RKO-Stanley Warner Theatres, Inc. v. Century Circuit, Inc.

37 A.D.2d 828 | N.Y. App. Div. | 1971

Order, Supreme Court, New York County, entered on December 29, 1970, unanimously modified, on the law, so as to grant defendants’, motion to dismiss the first and ■ fourth causes of action, and also, •to strike the allegations and demand for punitive damages, and otherwise affirmed. *829Defendants-appellants shall recover of plaintiff-respondent $50 costs and disbursements of this appeal. The general allegations of the first cause of action, attempting to sound in prima facie tort, are legally insufficient; they could not sustain any conclusion that the acts of the defendant competitors were in themselves unlawful or served exclusively motives other than profit and self-preservation, in an avowedly competitive business area. The allegations of this complaint fail to suggest, no matter how broadly read, that the defendants’ acts were solely malicious ” and done without legal or social justification.

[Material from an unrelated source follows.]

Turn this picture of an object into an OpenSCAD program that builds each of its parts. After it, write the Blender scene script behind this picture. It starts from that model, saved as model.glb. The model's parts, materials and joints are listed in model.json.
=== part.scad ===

For an analogous holding, cf. Reinforce, Inc. v. Birney (308 N. Y. 164, 169). Similarly, the fourth cause of action, for abuse of process, is deficient. The defendant Century had not sued RKO, nor interfered with RKO by improperly used process. It would be an improvident waste of judicial and court time to permit this cause of action to stand, and perhaps, go to trial. The legality of the defendants’ conduct as charged in the first and second causes of action was not at all affected by an anticompetitive purpose it may have had. (See Eastern R. R. Conference v. Noerr Motors, 365 U. S. 127, 140.) On the other hand, the second and third causes of action, for pleading purposes, comply with the technical requirements, and do allege the elements of wrongful interference with contracts, maliciously inspired, and must be allowed to stand. (Cf. Foley v. D'Agnostino, 21 A D 2d 60; Lane v. Mercury Record Corp., 21 A D 2d 602.) Concur — MeGivern, J. F., Nunez, Kupferman, Tilzer and Eager, JJ.